= Supplied data =

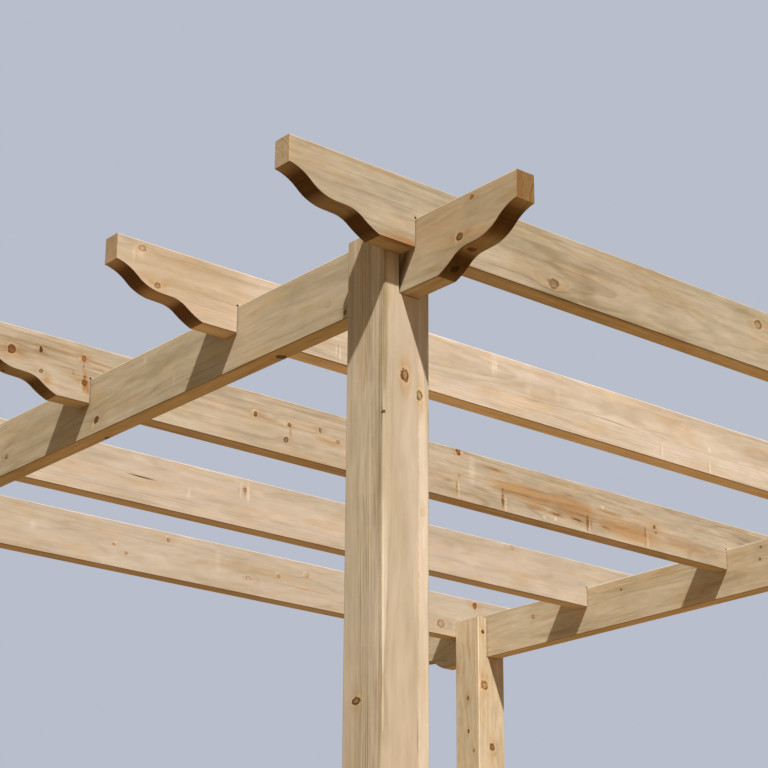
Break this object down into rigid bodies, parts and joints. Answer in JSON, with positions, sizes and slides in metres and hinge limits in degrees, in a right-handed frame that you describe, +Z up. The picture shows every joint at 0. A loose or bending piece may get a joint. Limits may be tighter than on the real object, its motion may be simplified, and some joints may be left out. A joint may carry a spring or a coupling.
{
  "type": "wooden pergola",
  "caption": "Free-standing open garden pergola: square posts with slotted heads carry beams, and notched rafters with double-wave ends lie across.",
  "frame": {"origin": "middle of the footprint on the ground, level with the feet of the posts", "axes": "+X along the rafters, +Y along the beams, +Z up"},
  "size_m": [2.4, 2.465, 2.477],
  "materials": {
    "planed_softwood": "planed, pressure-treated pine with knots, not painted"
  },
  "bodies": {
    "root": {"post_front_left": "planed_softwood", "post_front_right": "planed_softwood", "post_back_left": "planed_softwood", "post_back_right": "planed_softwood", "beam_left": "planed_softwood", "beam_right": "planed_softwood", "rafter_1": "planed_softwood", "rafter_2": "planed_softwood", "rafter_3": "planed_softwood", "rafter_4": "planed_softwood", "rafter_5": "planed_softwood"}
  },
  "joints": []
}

==

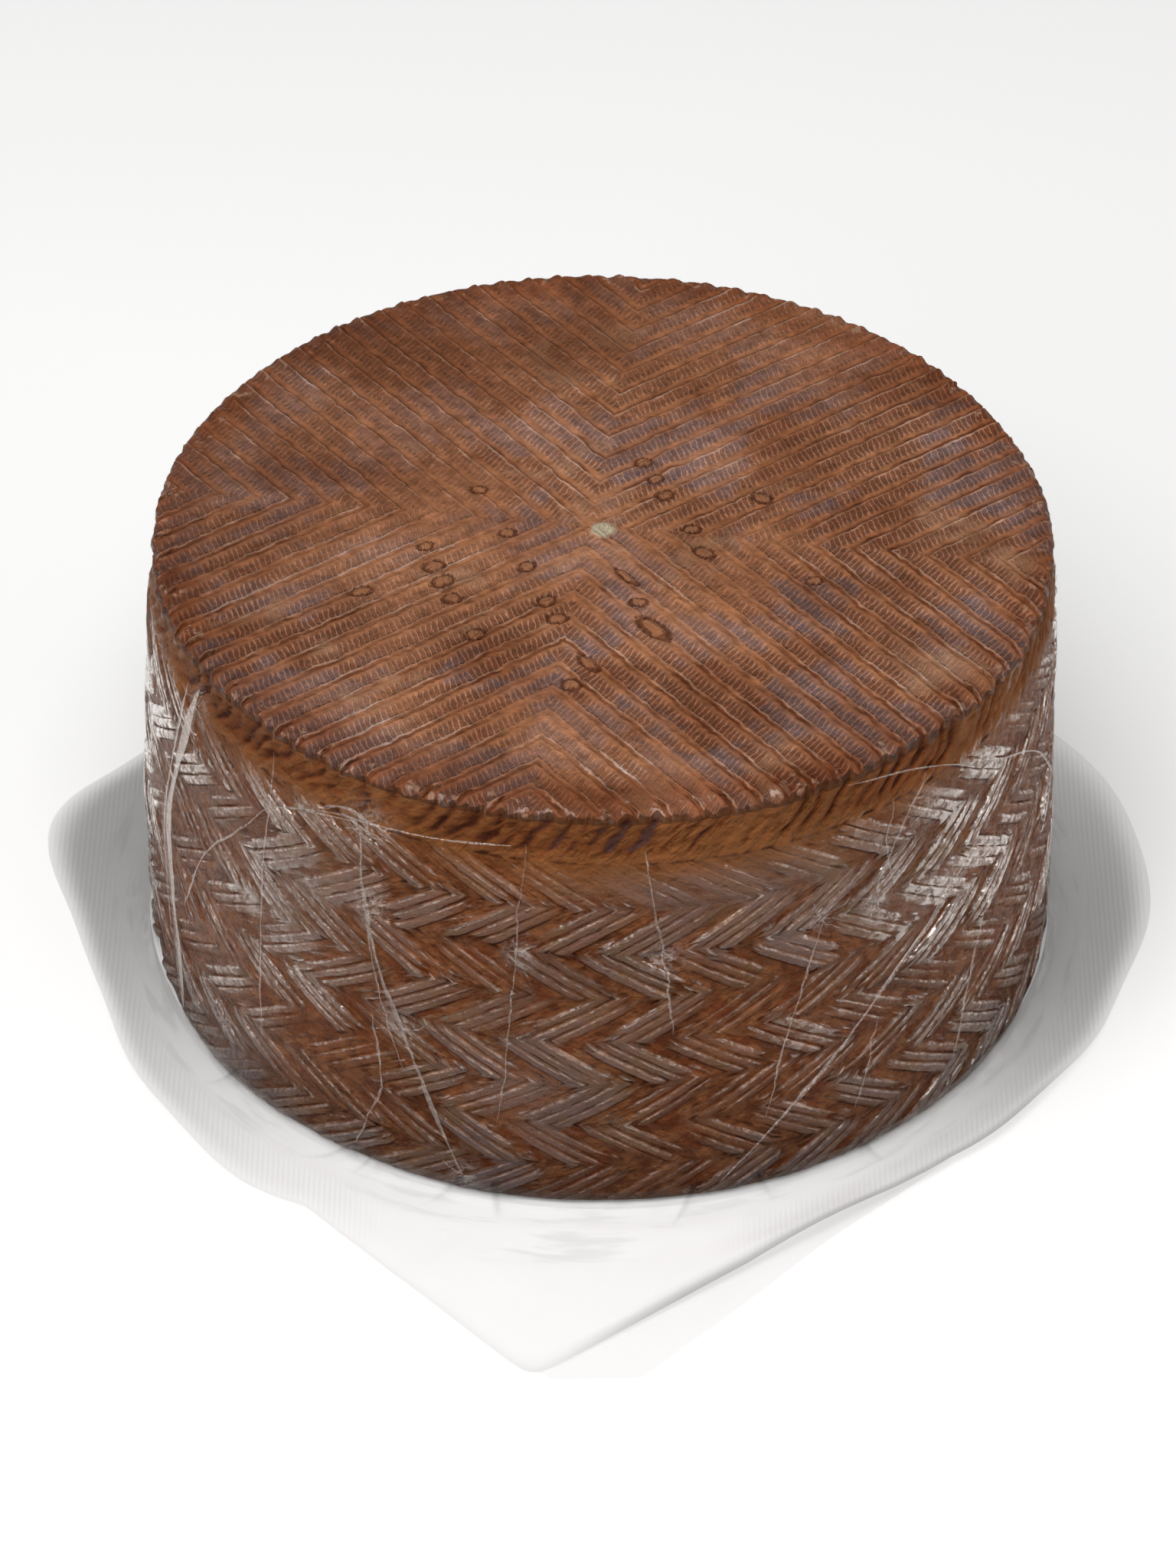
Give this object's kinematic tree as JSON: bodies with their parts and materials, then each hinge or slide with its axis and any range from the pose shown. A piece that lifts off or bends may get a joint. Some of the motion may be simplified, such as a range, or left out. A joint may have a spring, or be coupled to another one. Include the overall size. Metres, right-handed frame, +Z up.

= Written problem =
Work through the records above line by line and count those that hold the string "piece". Give only the result.

= Final result =
2